Written by Evan Schuman
November 11th, 2010

In IHL’s latest report on retail mobile hardware issues, a survey of 66 major retailers in September found that 59 percent want to be able to scan mobile barcodes within a year and another 15 percent want to do so within two years. That’s 74 percent of retailers who want to scan mobile barcodes. The problem? Barely two percent of them have scanners today that can do the job.

“There’s going to be a massive replacement of optical scanners,” said IHL President Greg Buzek.

The mobile barcode scanning problem is actually even worse than those numbers suggest, because even chains that have the ability to read today’s barcodes—using 1D image scanners—might not be able to deal with more sophisticated mobile barcodes a year down the road. The percentage of retailers that have 2D scanners is even less.

All Wal-Mart stores, for example, have the ability to read mobile barcodes. But only about half of them are 2D capable, according to one Wal-Mart IT exec.

One issue stems from the somewhat non-intuitive suggestion that the more sophisticated 2D scanners would likely be more effective at reading barcodes off older phones that have weaker resolutions. In most instances, though, a 1D optical scanner should do fine with almost all phones.

The more problematic issue arises when mobile phones start using 2D barcodes, which many phones have already started to use. “Today, the preponderance—by far—of barcodes that are reproduced on cellphones are 2D,” said Rusty Hastings, a product manager with scanner vendor Datalogic.

A Target IT exec who is working on the mobile barcode issue said that initial tests on reading mobile barcodes has exposed lots of minor logistical issues. For example, the fluorescent lights used in some Targets (and many other chains) have a tendency to obscure the phone’s barcodes. That’s why holding the phone above the scanner—so that the phone and the hand holding the phone block out much of that fluorescent light—can be helpful.
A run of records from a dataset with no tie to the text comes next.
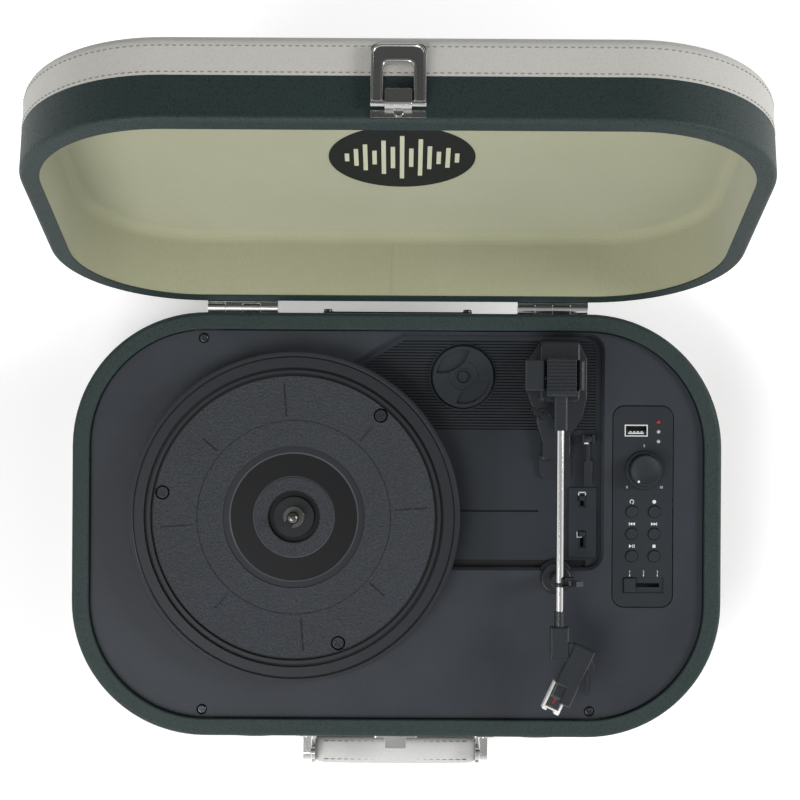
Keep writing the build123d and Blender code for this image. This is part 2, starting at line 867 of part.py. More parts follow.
def make_mech_plate():
    """Recessed plate that carries the platter, the tonearm, the motor and the small switches."""
    outline = offset(recess_outline(), mech_flange)
    body = raised(outline, mech_bottom, deck_bottom)
    body &= slab(inner_wall + lip_thickness + deck_gap, mech_bottom, deck_bottom)
    body -= raised(opening_plan(), floor_top, deck_bottom)
    body -= raised(rib_field(), floor_top - rib_depth, floor_top)
    band_end = recess_top - rib_field_length - band_length
    low = box(spindle_x, recess_right + 1, recess_bottom - 1, band_end, floor_top - band_drop, deck_top)
    body -= low & raised(opening_plan(), mech_bottom, deck_top)
    start = spindle_x + well_radius * 0.9
    fold = box(start, pivot_x - block_half_width - 2, band_end - fold_width, band_end,
               floor_top - band_drop - fold_depth, floor_top)
    gutter = box(start, recess_right - recess_corner_radius, recess_bottom, recess_bottom + groove_width,
                 floor_top - groove_depth, floor_top)
    body -= fold
    body -= gutter & raised(opening_plan(), mech_bottom, deck_top)
    switch_plate = box(switch_plate_right - switch_plate_width, switch_plate_right,
                       switch_plate_top - switch_plate_length, switch_plate_top,
                       mech_bottom, floor_top + switch_plate_height)
    body += switch_plate & raised(opening_plan(), mech_bottom, deck_top)
    body -= switch_slot(stop_slot_top, stop_travel)
    body -= switch_slot(speed_slot_top, speed_travel)
    body -= upright(adapter_x, adapter_y, floor_top - adapter_pocket_depth, deck_top,
                    adapter_radius + adapter_seat_gap)
    peg_top = floor_top - adapter_pocket_depth + adapter_height - 0.5
    body += upright(adapter_x, adapter_y, mech_bottom, peg_top, adapter_peg_radius)
    boss_top = hub_bottom - 0.1
    body += upright(spindle_x, spindle_y, mech_bottom - 5, boss_top, boss_radius)
    body -= upright(spindle_x, spindle_y, mech_bottom - 4, boss_top, spindle_radius)
    body -= upright(pulley_x, pulley_y, mech_bottom, floor_top, motor_boss_radius + 0.3)
    for s in (-1, 1):
        near = lever_x + s * (lever_hub_width / 2 + 0.3)
        far = near + s * lever_ear
        body += box(min(near, far), max(near, far), lever_y - lever_hub_radius, lever_y + lever_hub_radius,
                    floor_top - 1, lever_z + lever_hub_radius)
    body += cross_bar(lever_x - lever_hub_width, lever_x + lever_hub_width, lever_y, lever_z,
                      lever_pin_radius) & box(lever_x - lever_hub_width / 2 - 0.3 - lever_ear,
                                              lever_x + lever_hub_width / 2 + 0.3 + lever_ear,
                                              lever_y - 3, lever_y + 3, floor_top, deck_top + 3)
    return less_screws(body)


nodes["deck_plate"] = make_deck_plate()
nodes["mech_plate"] = make_mech_plate()


# ---------------------------------------------------------------- platter and drive
mat_top = platter_top - mat_drop
head_seat = mat_top - platter_screw_sink - screw_head_height
platter_screw_places = [
    (spindle_x + platter_screw_circle * cos(radians(platter_screw_turn + 120 * i)),
     spindle_y + platter_screw_circle * sin(radians(platter_screw_turn + 120 * i)))
    for i in range(3)
]


def groove(middle, width, top, depth):
    """Points of a square groove in the platter's profile, from the middle outwards."""
    inner = middle - width / 2
    outer = middle + width / 2
    return [(inner, top), (inner, top - depth), (outer, top - depth), (outer, top)]


def make_platter():
    """Moulded platter: hub, label recess, grained disc, edge grooves, lip and skirt."""
    bore = spindle_radius + running_clearance
    label_floor = mat_top - label_depth
    lip_inner = ring_groove_radius + ring_groove_width / 2
    mat_end = mat_groove_radius - mat_groove_width / 2
    ridge = mat_groove_radius + mat_groove_width / 2
    profile = [(bore, hub_bottom), (bore, mat_top), (hub_radius, mat_top)]
    profile += [(hub_radius, mat_top - hub_groove_depth), (hub_groove_outer, mat_top - hub_groove_depth)]
    profile += [(hub_groove_outer, mat_top), (label_inner_radius, mat_top)]
    profile += [(label_inner_radius, label_floor), (label_step_radius, label_floor)]
    profile += [(label_step_radius + 0.5, label_floor + 0.4), (label_outer_radius, label_floor + 0.4)]
    profile += [(label_outer_radius, mat_top)]
    profile += groove(mat_circle_radius, 0.6, mat_top, 0.35)
    profile += [(mat_end, mat_top), (mat_end, mat_top - 1.4), (ridge, mat_top - 1.4), (ridge, platter_top)]
    profile += groove(edge_groove_radius, edge_groove_width, platter_top, 2.2)
    profile += groove(ring_groove_radius, ring_groove_width, platter_top, 0.6)
    profile += [(lip_inner + 0.5, platter_top + 0.4), (platter_radius - 0.9, platter_top + 0.4)]
    profile += [(platter_radius, platter_top - 0.5), (platter_radius, deck_top + platter_gap)]
    profile += [(platter_radius - platter_skirt, deck_top + platter_gap)]
    profile += [(platter_radius - platter_skirt, platter_under), (hub_radius, platter_under)]
    profile += [(hub_radius, hub_bottom)]
    face = Plane.XZ * Polygon(*profile, align=None)
    platter = Pos(spindle_x, spindle_y, 0) * revolve(face, Axis.Z)
    for i in range(8):
        outer = long_mark_outer_radius if i % 2 == 0 else short_mark_outer_radius
        mark = box(mark_inner_radius, outer, -mark_width / 2, mark_width / 2,
                   mat_top - mark_depth, mat_top + 1)
        platter -= Pos(spindle_x, spindle_y, 0) * Rot(0, 0, platter_turn + 45 * i) * mark
    for x, y in platter_screw_places:
        platter -= upright(x, y, head_seat, platter_top, platter_screw_hole)
        platter -= upright(x, y, platter_under, head_seat, screw_shank_radius)
    return platter


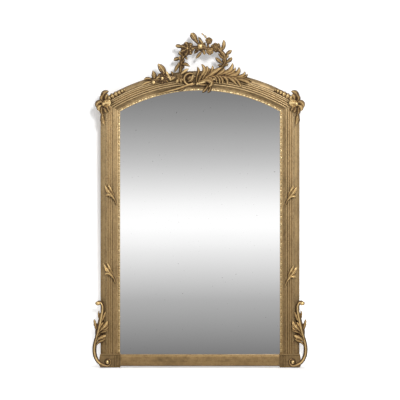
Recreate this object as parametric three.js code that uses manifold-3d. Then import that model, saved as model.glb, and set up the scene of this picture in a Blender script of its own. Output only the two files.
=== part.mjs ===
// Gilt overmantel mirror with an arched, reeded frame, a carved wreath crest and side scrolls.
//
// Millimetres. X runs to the viewer's right and Z up; the wall is the plane y = 0 and the
// front faces -Y. Inside this file every height z is counted from the underside of the feet,
// and a point is written [x, z, h], where h is its distance in front of the wall. The finished
// group is lowered by ORIGIN_ABOVE_FEET, so the part's origin is the middle of the flat back
// of the bottom rail, where the frame lies against the wall.
import * as THREE from "three";
import { mergeVertices } from "three/addons/utils/BufferGeometryUtils.js";
import Module from "manifold-3d";

// ------------------------------------------------------------------ driving dimensions
const SIGHT_HALF_WIDTH = 384; // half the width of glass that shows
const SIGHT_BOTTOM = 62; // where the glass starts to show above the bottom rail
const FACE_WIDTH = 94; // width of the stiles and of the arched rail
const ARCH_CENTRE_Z = 550; // centre of the arch's circles
const SIGHT_RADIUS = 780; // the arch at the edge of the glass
const RAIL_BOTTOM = 6; // underside of the bottom rail, above the feet
const BLOCK_TOP = 66; // height of the square foot blocks
const BLOCK_PROUD = 5; // how far a block stands out beside its stile
const ORIGIN_ABOVE_FEET = 18;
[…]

The IHL report also brought up a mobile checkout speed issue. “How fast can you go through coupons on a mobile screen?” Buzek asked.

The point is a very good one. Most consumers do not bring a single coupon to checkout. If they’re using coupons, they’ll often use several at once.

An experienced cashier can whip through nine paper coupons in a few seconds. But scanned mobile coupons—as opposed to ones that are selected at home and automatically saved to the phone or onto a CRM file that the POS screen can access—today have to be handled one at a time, with a couple of screen changes to move from one coupon to the next. That has the very strong potential for dramatically slowing down the line.